Julie's identity bracelet did resonate as I had a similar bracelet when I was in my teens/twenties - did my charms say something about me then?  I also wondered about the flowers - did they symbolise some personal aspect of Julie or her life?  What about the tear welling up in Rob's eye - what did that imply? The fictional Julie died, (as symbolised by the pizza delivery bike that is part of the display in the Wrabness house), but unless this Rob had some foreknowledge of her demise surely this image was supposed to be a portrayal of a couple in happier days.  Is he raising his glass or drowning his sorrows?  

Julie and Rob also reminded me of another of Perry's exhibitions which had as its main theme identity through portraiture (personal, regional, national) - the Who Are You? exhibition, which I visited in February this year at the National Portrait Gallery, London.  Not only did it examine a whole range of British identities (mainly in the medium of textiles or ceramics) but the work also questioned how we view different individuals and groups - by their appearance, by their gender, by their disability, by their religion, their lifestyle or home town.

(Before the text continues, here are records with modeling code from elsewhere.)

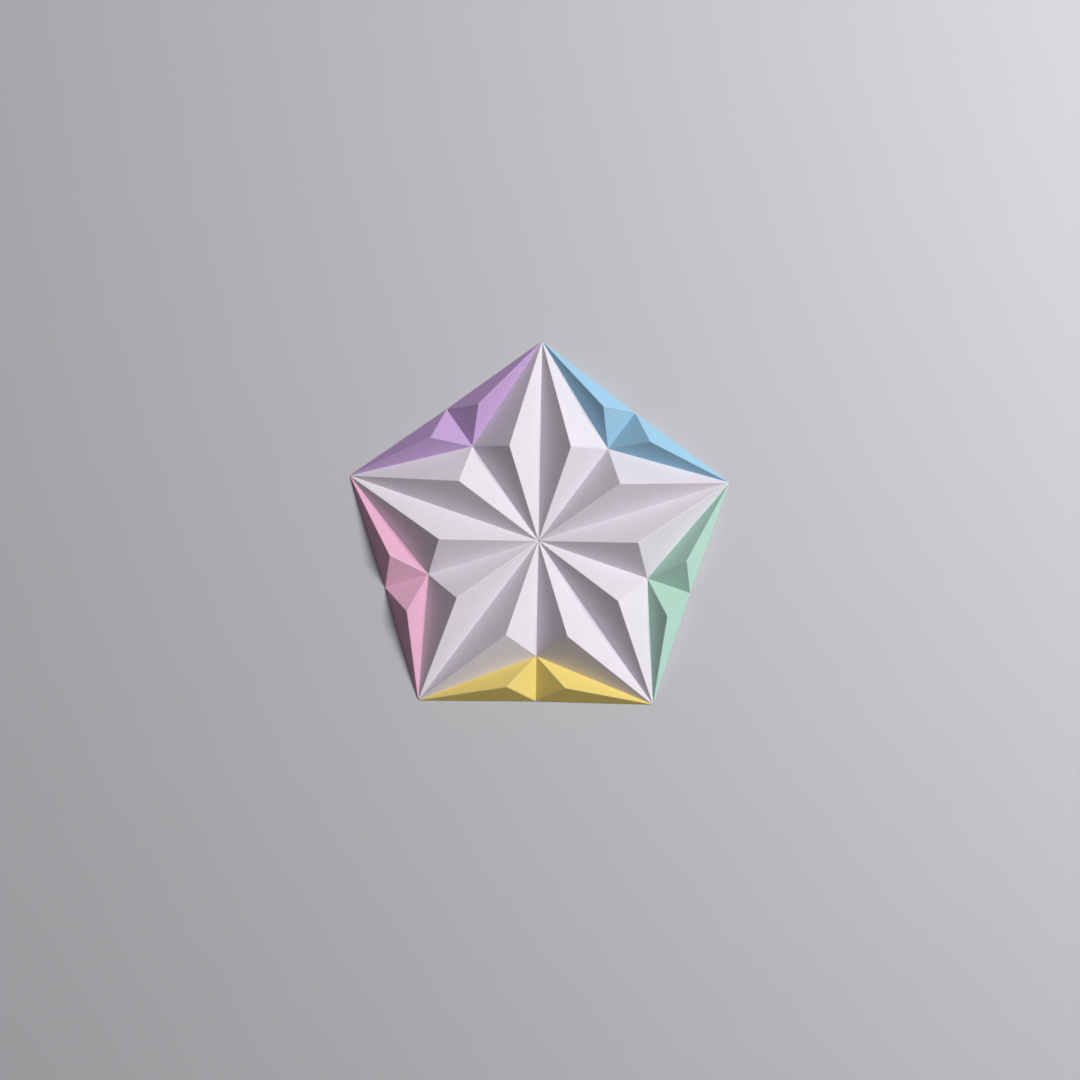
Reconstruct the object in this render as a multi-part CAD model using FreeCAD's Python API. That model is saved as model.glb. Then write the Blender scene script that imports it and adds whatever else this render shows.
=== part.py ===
import FreeCAD, Part
import math
import os

# A five-tipped star of twenty folded card pyramids, lying on its back.
# The origin is the middle of the bottom of its box, on the plane that it
# lies on. +Z points out of its face, and +Y points to its first tip.
# Each pyramid is one sheet: three facets, a ridge tab that closes them into
# a peak along an open seam, and a hem or a joining tab along each lower edge.

# Outline of the star, seen from the front
TIP_COUNT = 5
TIP_RADIUS = 100.0
INNER_RADIUS = 57.7
SIDE_DIP = 0.6

# Peaks above the plane of the lower edges
WHITE_PEAK_HEIGHT = 13.0
COLOUR_PEAK_HEIGHT = 8.5

# How much a coloured peak leans to the tip, the inner point and the side
LEAN_TO_TIP = 0.25
LEAN_TO_INNER = 0.32
LEAN_TO_SIDE = 0.43

# Card, and the inner radius of a folded ridge
SHEET = 0.3
CREASE_RADIUS = 0.1

# How far a blank runs below the seam plane before it is trimmed there
TRIM_DEPTH = 3.0

# Hem turned in under its own facet, and how much narrower a joining tab is
HEM_WIDTH = 4.5
LAP_MARGIN = 0.7

# Ridge tab, and the shares of the ridge where it starts and ends
RIDGE_TAB_WIDTH = 4.0
RIDGE_TAB_START = 0.3
RIDGE_TAB_END = 0.85

# Open seam beside the closed ridge: its width, the bare card between it and
# the fold, and how far from the peak it ends
RIDGE_SEAM_GAP = 0.06
RIDGE_SEAM_INSET = 0.1
RIDGE_SEAM_END = 1.0

# Bare length beside each end of a flap, and the slant of the flap's ends
# as a share of the corner beside it
CORNER_GAP = 1.6
FLAP_SLANT = 0.4
RIDGE_TAB_SLANT = 50.0

# Least length of a flap's free edge: on a short edge the flap is narrower
FLAP_TOP = 2.0

# Sides of the star in clockwise order from the first tip
SIDE_COLOURS = ("blue", "green", "yellow", "pink", "purple")

TAB_WIDTH = HEM_WIDTH - LAP_MARGIN
SEAM_HEIGHT = SHEET
ARM_TURN = 360.0 / TIP_COUNT
SIDE_RADIUS = TIP_RADIUS * math.cos(math.radians(ARM_TURN / 2)) - SIDE_DIP
UP = FreeCAD.Vector(0, 0, 1)
MIDDLE = FreeCAD.Vector(0, 0, SEAM_HEIGHT)


def seam_point(radius, arms):
    """A point on the seam plane, so many arms clockwise from the first tip."""
    turn = math.radians(arms * ARM_TURN)
    return FreeCAD.Vector(radius * math.sin(turn), radius * math.cos(turn), SEAM_HEIGHT)


def weighted(points, weights):
    """The mean of some points, each with its own weight."""
    total = FreeCAD.Vector()
    for place, weight in zip(points, weights):
        total = total + place * weight
    return total / sum(weights)


def corner_angle(corner, first, second):
    """The angle at a corner between the ways to two other points."""
    return (first - corner).getAngle(second - corner)


def facet_normals(corners, peak):
    """Outward unit normals of the three facets around a peak."""
    normals = []
    for k in range(3):
        along = corners[(k + 1) % 3] - corners[k]
        normal = along.cross(peak - corners[k]).normalize()
        normals.append(normal if normal.z > 0 else normal * -1)
    return normals


def set_back(corners, peak, depth):
    """The move that sets all three facets back by the same depth."""
    a, b, c = facet_normals(corners, peak)
    return (b.cross(c) + c.cross(a) + a.cross(b)) * (-depth / a.dot(b.cross(c)))


def flat_face(outline):
    return Part.Face(Part.makePolygon(outline + outline[:1]))


def pyramid(corners, peak):
    """The solid between a base triangle and its peak."""
    ring = list(corners)
    if (ring[1] - ring[0]).cross(ring[2] - ring[0]).z < 0:
        ring.reverse()
    faces = [flat_face(ring[::-1])]
    for k in range(3):
        faces.append(flat_face([ring[k - 1], ring[k], peak]))
    shell = Part.Shell(faces)
    shell.sewShape()
    return Part.Solid(shell)


def swollen(solid, thickness):
    """The solid with a layer all round, rounded at its edges."""
    return solid.makeOffsetShape(thickness, SHEET / 1000, False, False, 0, 0, False)


def facets(corners, peak):
    """The three facets as one bent sheet, with the solid that it wraps.

    The sheet is wrapped round a core that runs below the seam plane, and both
    are then trimmed there."""
    deeper = 1 + TRIM_DEPTH / (peak.z - SEAM_HEIGHT)
    move = set_back(corners, peak, SHEET + CREASE_RADIUS)
    low = [peak + (corner - peak) * deeper + move for corner in corners]
    core = pyramid(low, peak + move)
    outer = swollen(core, SHEET + CREASE_RADIUS)
    inner = swollen(core, CREASE_RADIUS)
    reach = 2 * TIP_RADIUS
    corner = FreeCAD.Vector(-reach, -reach, SEAM_HEIGHT)
    above = Part.makeBox(2 * reach, 2 * reach, 2 * peak.z, corner)
    outer = outer.common(above)
    return outer.cut(inner), outer


def flap(start, end, towards, width, height, root=0.0):
    """A flat flap with slanted ends along an edge, on the side of a point.

    It lies inside the triangle of the edge and that point, with its lower face
    at the given height, and its root runs back past the edge."""
    along = (end - start).normalize()
    across = UP.cross(along)
    if across.dot(towards - start) < 0:
        across = across * -1
    run_start = 1 / math.tan(FLAP_SLANT * corner_angle(start, end, towards))
    run_end = 1 / math.tan(FLAP_SLANT * corner_angle(end, start, towards))
    first = start + along * CORNER_GAP
    last = end - along * CORNER_GAP
    room = first.distanceToPoint(last) - FLAP_TOP
    width = min(width, room / (run_start + run_end))
    outline = [
        first - across * root,
        first,
        first + (along * run_start + across) * width,
        last - (along * run_end - across) * width,
        last,
        last - across * root,
    ]
    if root == 0:
        outline = outline[1:-1]
    for corner in outline:
        corner.z = height
    return flat_face(outline).extrude(UP * SHEET)


def hem(outer, start, end, towards):
    """Turned in under the module's own facet, one sheet above the ground."""
    return flap(start, end, towards, HEM_WIDTH, SEAM_HEIGHT).common(outer)


def joining_tab(start, end, peak, towards):
    """Turned out under the neighbour's hem, flat on the ground."""
    along = (end - start).normalize()
    normal = along.cross(peak - start).normalize()
    root = SHEET / math.hypot(normal.x, normal.y)
    return flap(start, end, towards, TAB_WIDTH, 0.0, root)


def ridge_directions(corners, peak):
    """Up the ridge to the last corner, across the facet beside it and inwards."""
    along = (peak - corners[2]).normalize()
    inward = facet_normals(corners, peak)[1] * -1
    across = inward.cross(along)
    if across.dot(corners[1] - corners[2]) < 0:
        across = across * -1
    return along, across, inward


def ridge_seam(corners, peak):
    """The gap where the free edge of a facet meets the fold of the last ridge."""
    along, across, inward = ridge_directions(corners, peak)
    normals = facet_normals(corners, peak)
    fold = (SHEET + CREASE_RADIUS) * math.tan(normals[1].getAngle(normals[2]) / 2)
    near = across * (fold + RIDGE_SEAM_INSET) - inward * SHEET
    far = near + across * RIDGE_SEAM_GAP
    low = corners[2] - along * TRIM_DEPTH
    high = peak - along * RIDGE_SEAM_END
    return flat_face([low + near, low + far, high + far, high + near]).extrude(inward * 2 * SHEET)


def ridge_tab(corners, peak):
    """Closes the ridge to the last corner, glued under the facet beside it."""
    along, across, inward = ridge_directions(corners, peak)
    foot = corners[2] + set_back(corners, peak, SHEET)
    length = corners[2].distanceToPoint(peak)
    run = 1 / math.tan(math.radians(RIDGE_TAB_SLANT))
    low = foot + along * (length * RIDGE_TAB_START)
    high = foot + along * (length * RIDGE_TAB_END)
    room = low.distanceToPoint(high) - FLAP_TOP
    width = min(RIDGE_TAB_WIDTH, room / (2 * run))
    outline = [
        low,
        low + (along * run + across) * width,
        high - (along * run - across) * width,
        high,
    ]
    return flat_face(outline).extrude(inward * SHEET)


def module(corners, peak, hems, tabs):
    """One folded sheet: three facets, and a flap along each lower edge.

    Each hem and tab is an edge and the point that its flap is turned to."""
    sheet, outer = facets(corners, peak)
    sheet = sheet.cut(ridge_seam(corners, peak))
    flaps = [ridge_tab(corners, peak)]
    flaps += [hem(outer, start, end, towards) for start, end, towards in hems]
    flaps += [joining_tab(start, end, peak, towards) for start, end, towards in tabs]
    return sheet.fuse(flaps).removeSplitter()


def white_module(arm, hand):
    """One of the two white pyramids of an arm, hand +1 clockwise and -1 back."""
    tip = seam_point(TIP_RADIUS, arm)
    inner = seam_point(INNER_RADIUS, arm + hand / 2)
    side = seam_point(SIDE_RADIUS, arm + hand / 2)
    corners = [MIDDLE, tip, inner]
    lengths = [corners[k - 2].distanceToPoint(corners[k - 1]) for k in range(3)]
    peak = weighted(corners, lengths) + UP * WHITE_PEAK_HEIGHT
    if hand > 0:
        hems = [(MIDDLE, tip, inner)]
        tabs = [(MIDDLE, inner, seam_point(TIP_RADIUS, arm + 1))]
    else:
        hems = [(MIDDLE, inner, tip)]
        tabs = [(MIDDLE, tip, seam_point(INNER_RADIUS, arm + 0.5))]
    tabs.append((tip, inner, side))
    return module(corners, peak, hems, tabs)


def coloured_module(arm, hand):
    """One of the two coloured pyramids of an arm, hand +1 clockwise and -1 back."""
    tip = seam_point(TIP_RADIUS, arm)
    inner = seam_point(INNER_RADIUS, arm + hand / 2)
    side = seam_point(SIDE_RADIUS, arm + hand / 2)
    corners = [tip, inner, side]
    leans = (LEAN_TO_TIP, LEAN_TO_INNER, LEAN_TO_SIDE)
    peak = weighted(corners, leans) + UP * COLOUR_PEAK_HEIGHT
    hems = [(tip, inner, side), (tip, side, inner)]
    tabs = []
    if hand > 0:
        tabs.append((inner, side, seam_point(TIP_RADIUS, arm + 1)))
    else:
        hems.append((inner, side, tip))
    return module(corners, peak, hems, tabs)


def all_modules():
    """The twenty modules by name, with the middle of the star at the origin.

    Arms and sides are numbered clockwise from the first tip, and left and
    right are as seen from the front with that arm or side turned up."""
    modules = {}
    for index in range(TIP_COUNT):
        colour = SIDE_COLOURS[index % len(SIDE_COLOURS)]
        number = index + 1
        modules["white_module_%d_left" % number] = white_module(index, -1)
        modules["white_module_%d_right" % number] = white_module(index, 1)
        modules["%s_module_%d_left" % (colour, number)] = coloured_module(index, 1)
        modules["%s_module_%d_right" % (colour, number)] = coloured_module(index + 1, -1)
    return modules


star = all_modules()
box = Part.makeCompound(list(star.values())).optimalBoundingBox(False)
base = FreeCAD.Vector(box.Center.x, box.Center.y, box.ZMin)
os.makedirs("parts", exist_ok=True)
for name, shape in star.items():
    shape.translate(base * -1)
    shape.exportStep("parts/" + name + ".step")
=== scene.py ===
import math

import bmesh
import bpy
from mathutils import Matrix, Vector

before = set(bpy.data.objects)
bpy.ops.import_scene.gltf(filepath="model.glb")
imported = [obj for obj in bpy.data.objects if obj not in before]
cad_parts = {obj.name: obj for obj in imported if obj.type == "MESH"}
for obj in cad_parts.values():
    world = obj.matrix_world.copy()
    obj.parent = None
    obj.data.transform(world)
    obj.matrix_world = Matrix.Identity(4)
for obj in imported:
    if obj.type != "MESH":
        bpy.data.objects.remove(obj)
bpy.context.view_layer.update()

bl_info = {
    "name": "Folded Card Star",
    "version": (1, 0, 0),
    "blender": (4, 5, 0),
    "location": "View3D > Sidebar > Card Star",
    "description": "Finishes the folded card modules of a star and sets it on a pale floor",
    "category": "Material",
}


def peak_of(name):
    """The highest point of a module."""
    return max((v.co.copy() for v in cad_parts[name].data.vertices), key=lambda co: co.z)


# Height of the seams above the plane that the star lies on
SEAM_HEIGHT = 0.0003

# The star's middle on its seams, midway between the peaks of its white modules
WHITE_PEAKS = [peak_of(name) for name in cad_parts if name.startswith("white_")]
MIDDLE = sum(WHITE_PEAKS, Vector()) / len(WHITE_PEAKS)
MIDDLE.z = SEAM_HEIGHT

# Outline of the star in metres, as it was packed: five arms, and from the
# middle to a tip, to an inner point and to the middle of a side, which dips in
ARM_COUNT = 5
HALF_ARM = math.pi / ARM_COUNT
TIP_RADIUS = 0.1
INNER_RADIUS = 0.0577
SIDE_DIP = 0.0006
SIDE_RADIUS = TIP_RADIUS * math.cos(HALF_ARM) - SIDE_DIP

# The photograph, in its own pixels: its side, and the star's middle and
# distance to a tip in it, with the star's clockwise turn
PHOTO_SIDE = 1080
PHOTO_MIDDLE = (538.55, 540.81)
PHOTO_TIP_RADIUS = 199.7
PHOTO_TURN = math.radians(1.05)

# Width of the camera's sensor, in millimetres
SENSOR = 36.0

# Colour of the paler line along a fold, partly card worn to bare paper and partly a painted highlight
BARE_PAPER_AND_HIGHLIGHT = (0.99, 0.94, 0.99)

# Shares of the card's mottle that come from each of its patterns
GRAIN_SHARE = 0.5
FIBRE_SHARE = 0.25
CLOUD_SHARE = 0.17
MODULE_SHARE = 0.08

# How far the fibres stand out beside the grain
FIBRE_RELIEF = 0.6

# Gloss of the card, and its roughness with what the grain adds to it
CARD_GLOSS = 0.2
CARD_ROUGHNESS = 0.82
GRAIN_ROUGHNESS = 0.14

# Floor: size and strength of its soft mottle, its gloss and roughness, and the
# number of straight stretches in its rim
FLOOR_PATCH = 0.05
FLOOR_MOTTLE = 0.02
FLOOR_GLOSS = 0.1
FLOOR_ROUGHNESS = 0.9
FLOOR_SEGMENTS = 96


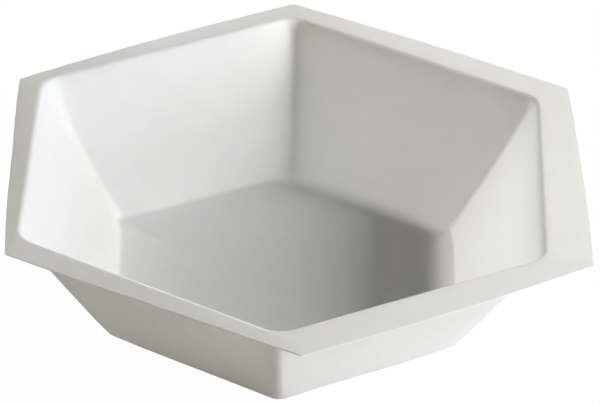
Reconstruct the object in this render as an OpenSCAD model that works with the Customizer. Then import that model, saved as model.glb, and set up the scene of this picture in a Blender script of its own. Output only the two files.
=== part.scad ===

Can anyone really be identified by these things and does our identity change in different circumstances depending on who we are with and where we are at the time?  

I have found all these explorations of identity fascinating and Perry's work always challenges my thinking - opening my eyes to lives I might not have thought about before.  I think one of Perry's greatest skills is how he communicates his ideas - using contemporary themes and media we are all familiar with (ceramics and textiles, and often an accompanying TV show), his work is certainly accessible to every-woman and every-man.  And perhaps that it why his work appeals to so many - you certainly do not need to understand art history to enjoy his work, but it does give another layer of meaning.